======== Recorded data ========

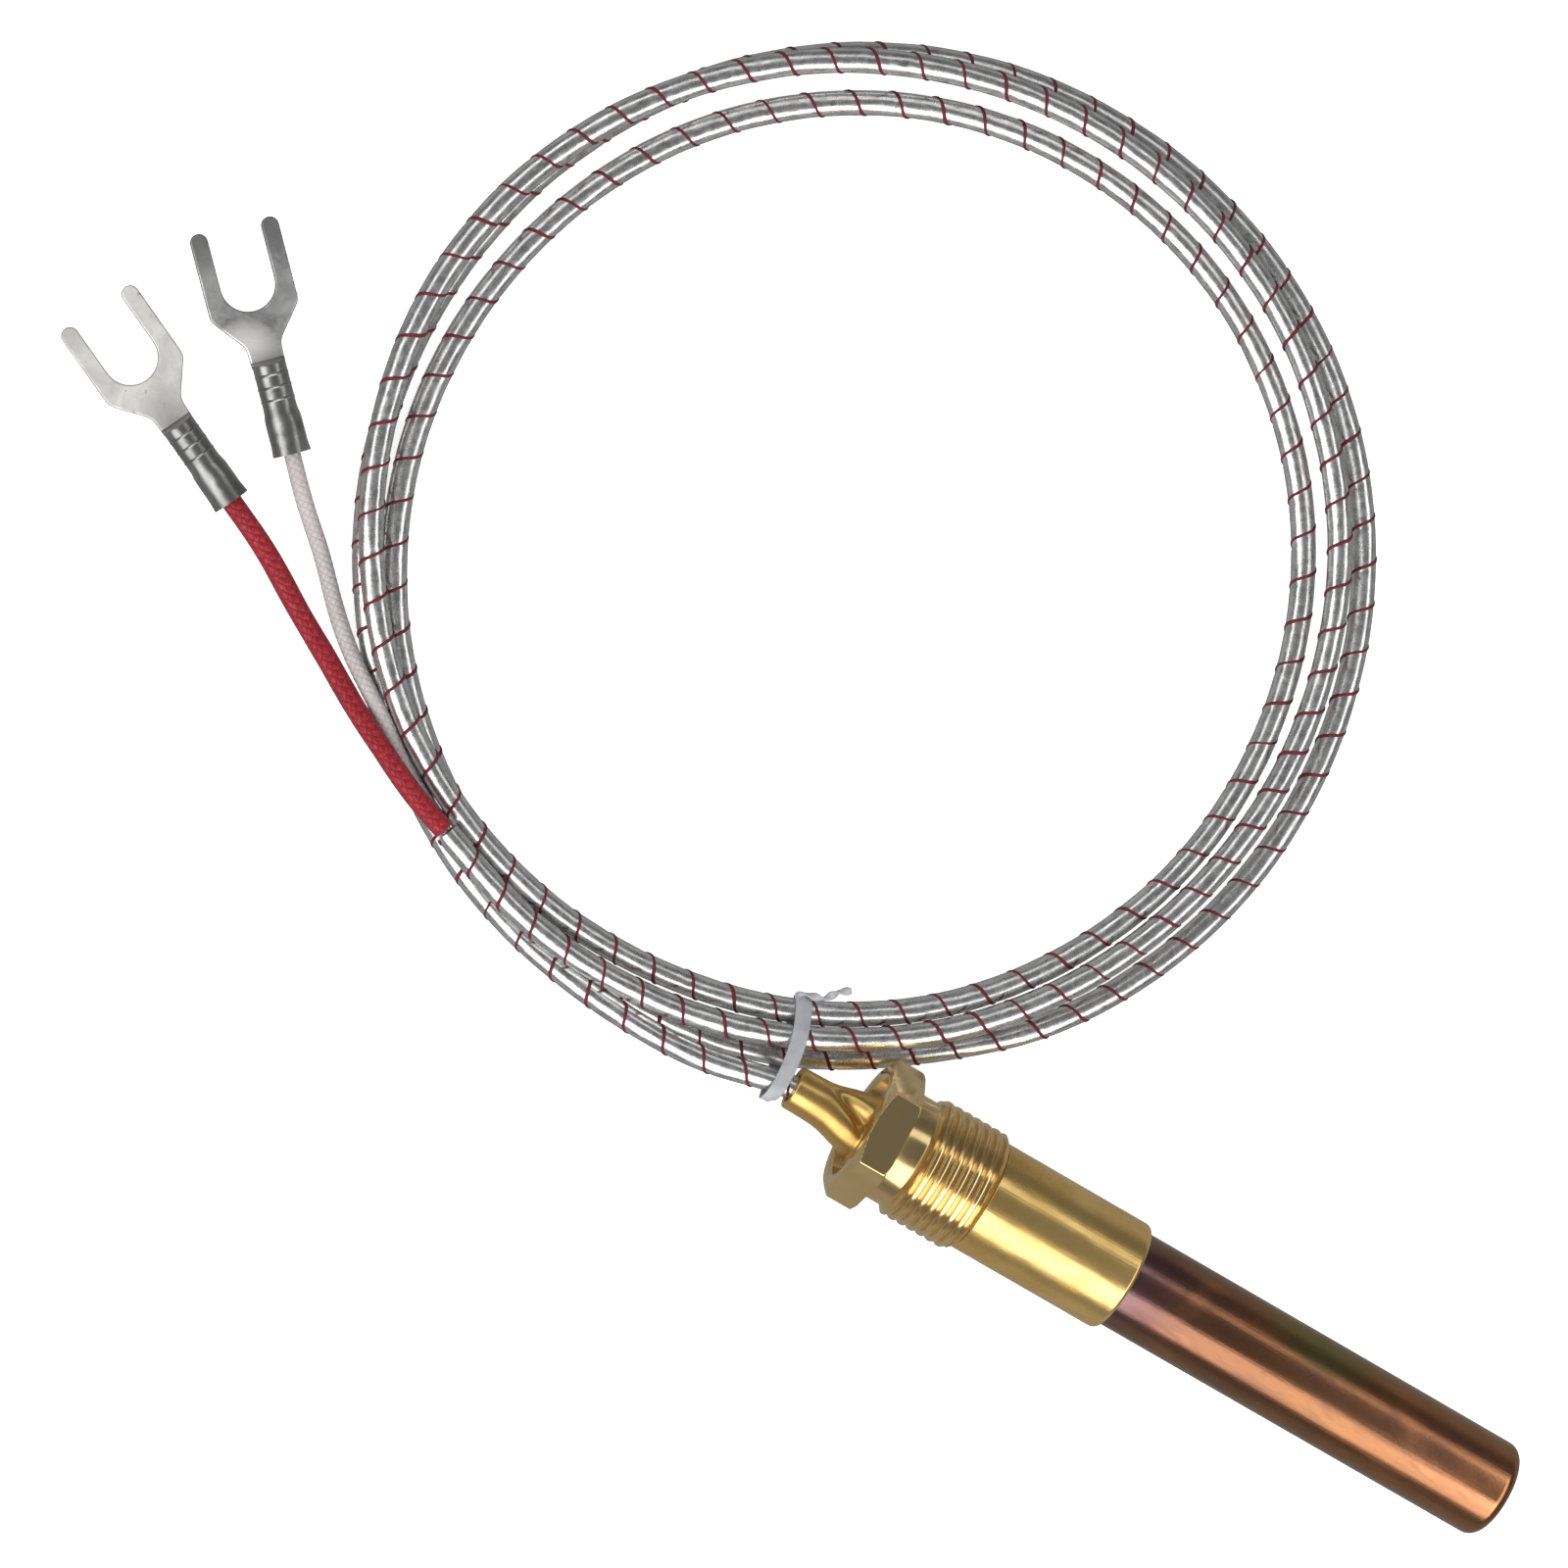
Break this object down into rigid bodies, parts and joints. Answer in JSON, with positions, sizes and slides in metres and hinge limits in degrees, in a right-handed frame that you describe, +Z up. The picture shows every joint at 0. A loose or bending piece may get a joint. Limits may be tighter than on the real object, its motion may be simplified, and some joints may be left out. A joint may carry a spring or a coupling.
{
  "type": "thermopile generator",
  "caption": "Two-lead thermopile generator for a gas pilot: copper probe, captive brass attachment nut, foil-covered coiled lead and fork terminals.",
  "frame": {"origin": "on the probe axis at the sleeve shoulder, where the thread end of the attachment nut bears", "axes": "+X along the probe towards its closed tip, +Z up from the surface the part lies on"},
  "size_m": [0.1772, 0.1039, 0.0148],
  "materials": {
    "brass_nut": "turned satin",
    "brass_bright": "drawn satin",
    "foil": "crinkled foil",
    "ceramic": "unglazed",
    "potting": "cement",
    "tie_plastic": "matte",
    "weld": "weld",
    "brass_cap": "satin",
    "core_wrap": "braided",
    "mica": "mica",
    "wire": "tinned strands",
    "core_white": "braided",
    "alloy_negative": "drawn",
    "splice": "plain",
    "core_red": "braided",
    "alloy_positive": "drawn",
    "copper": "heat-tinted satin",
    "tinned": "tin plate",
    "red_braid": "braided",
    "white_braid": "braided"
  },
  "bodies": {
    "probe": {"brass_sleeve": "brass_bright", "cable_sheath": "foil", "ceramic_former": "ceramic", "ceramic_potting": "potting", "coil_tie": "tie_plastic", "cold_junction_beads": "weld", "crimped_rear_cap": "brass_cap", "front_spacer": "ceramic", "hot_junction_beads": "weld", "insulated_core_pair": "core_wrap", "mica_liner": "mica", "negative_bare_end": "wire", "negative_core_tail": "core_white", "negative_elements": "alloy_negative", "negative_splice": "splice", "positive_bare_end": "wire", "positive_core_tail": "core_red", "positive_elements": "alloy_positive", "positive_splice": "splice", "protection_tube": "copper", "rear_spacer": "ceramic"},
    "nut": {"attachment_nut": "brass_nut"},
    "white_lead": {"white_fork_terminal": "tinned", "white_lead_conductor": "wire", "white_lead_sleeve": "white_braid"},
    "red_lead": {"red_fork_terminal": "tinned", "red_lead_conductor": "wire", "red_lead_sleeve": "red_braid"}
  },
  "joints": [
    {"name": "nut_spin", "type": "hinge", "parent": "probe", "child": "nut", "pos_m": [-0.006, 0, 0], "axis": [1, 0, 0], "continuous": true},
    {"name": "white_lead_lift", "type": "hinge", "parent": "probe", "child": "white_lead", "pos_m": [-0.06248, 0.00451, 0.00075], "axis": [0.3617, 0.9323, 0], "range_deg": [0, 35]},
    {"name": "red_lead_lift", "type": "hinge", "parent": "white_lead", "child": "red_lead", "pos_m": [-0.06248, 0.00451, 0.00075], "axis": [0.3617, 0.9323, 0], "range_deg": [0, 25]}
  ]
}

========

• Exercise prompt
Give an exact repetition of all the material.

• Solution for this problem
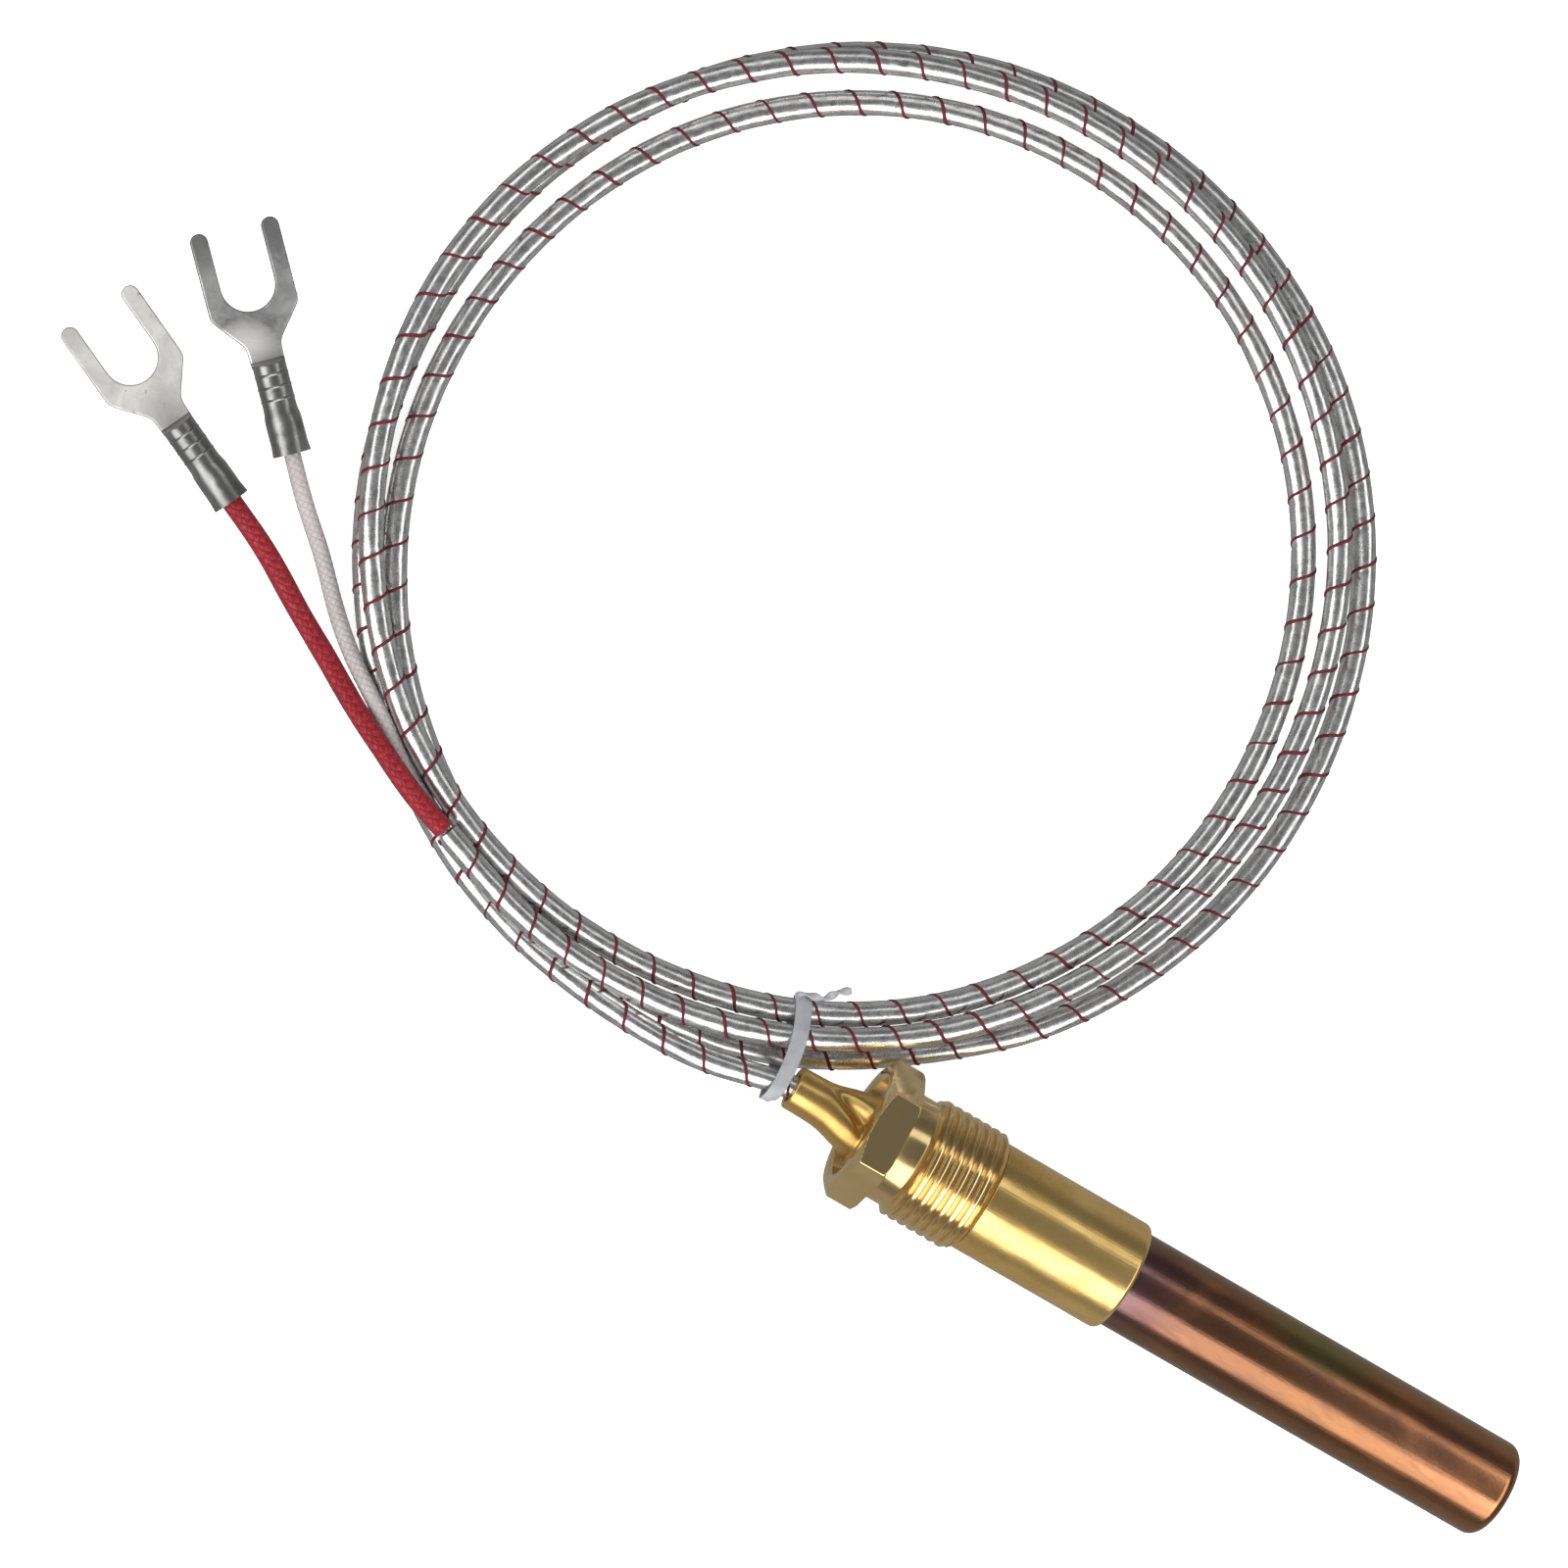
Break this object down into rigid bodies, parts and joints. Answer in JSON, with positions, sizes and slides in metres and hinge limits in degrees, in a right-handed frame that you describe, +Z up. The picture shows every joint at 0. A loose or bending piece may get a joint. Limits may be tighter than on the real object, its motion may be simplified, and some joints may be left out. A joint may carry a spring or a coupling.
{
  "type": "thermopile generator",
  "caption": "Two-lead thermopile generator for a gas pilot: copper probe, captive brass attachment nut, foil-covered coiled lead and fork terminals.",
  "frame": {"origin": "on the probe axis at the sleeve shoulder, where the thread end of the attachment nut bears", "axes": "+X along the probe towards its closed tip, +Z up from the surface the part lies on"},
  "size_m": [0.1772, 0.1039, 0.0148],
  "materials": {
    "brass_nut": "turned satin",
    "brass_bright": "drawn satin",
    "foil": "crinkled foil",
    "ceramic": "unglazed",
    "potting": "cement",
    "tie_plastic": "matte",
    "weld": "weld",
    "brass_cap": "satin",
    "core_wrap": "braided",
    "mica": "mica",
    "wire": "tinned strands",
    "core_white": "braided",
    "alloy_negative": "drawn",
    "splice": "plain",
    "core_red": "braided",
    "alloy_positive": "drawn",
    "copper": "heat-tinted satin",
    "tinned": "tin plate",
    "red_braid": "braided",
    "white_braid": "braided"
  },
  "bodies": {
    "probe": {"brass_sleeve": "brass_bright", "cable_sheath": "foil", "ceramic_former": "ceramic", "ceramic_potting": "potting", "coil_tie": "tie_plastic", "cold_junction_beads": "weld", "crimped_rear_cap": "brass_cap", "front_spacer": "ceramic", "hot_junction_beads": "weld", "insulated_core_pair": "core_wrap", "mica_liner": "mica", "negative_bare_end": "wire", "negative_core_tail": "core_white", "negative_elements": "alloy_negative", "negative_splice": "splice", "positive_bare_end": "wire", "positive_core_tail": "core_red", "positive_elements": "alloy_positive", "positive_splice": "splice", "protection_tube": "copper", "rear_spacer": "ceramic"},
    "nut": {"attachment_nut": "brass_nut"},
    "white_lead": {"white_fork_terminal": "tinned", "white_lead_conductor": "wire", "white_lead_sleeve": "white_braid"},
    "red_lead": {"red_fork_terminal": "tinned", "red_lead_conductor": "wire", "red_lead_sleeve": "red_braid"}
  },
  "joints": [
    {"name": "nut_spin", "type": "hinge", "parent": "probe", "child": "nut", "pos_m": [-0.006, 0, 0], "axis": [1, 0, 0], "continuous": true},
    {"name": "white_lead_lift", "type": "hinge", "parent": "probe", "child": "white_lead", "pos_m": [-0.06248, 0.00451, 0.00075], "axis": [0.3617, 0.9323, 0], "range_deg": [0, 35]},
    {"name": "red_lead_lift", "type": "hinge", "parent": "white_lead", "child": "red_lead", "pos_m": [-0.06248, 0.00451, 0.00075], "axis": [0.3617, 0.9323, 0], "range_deg": [0, 25]}
  ]
}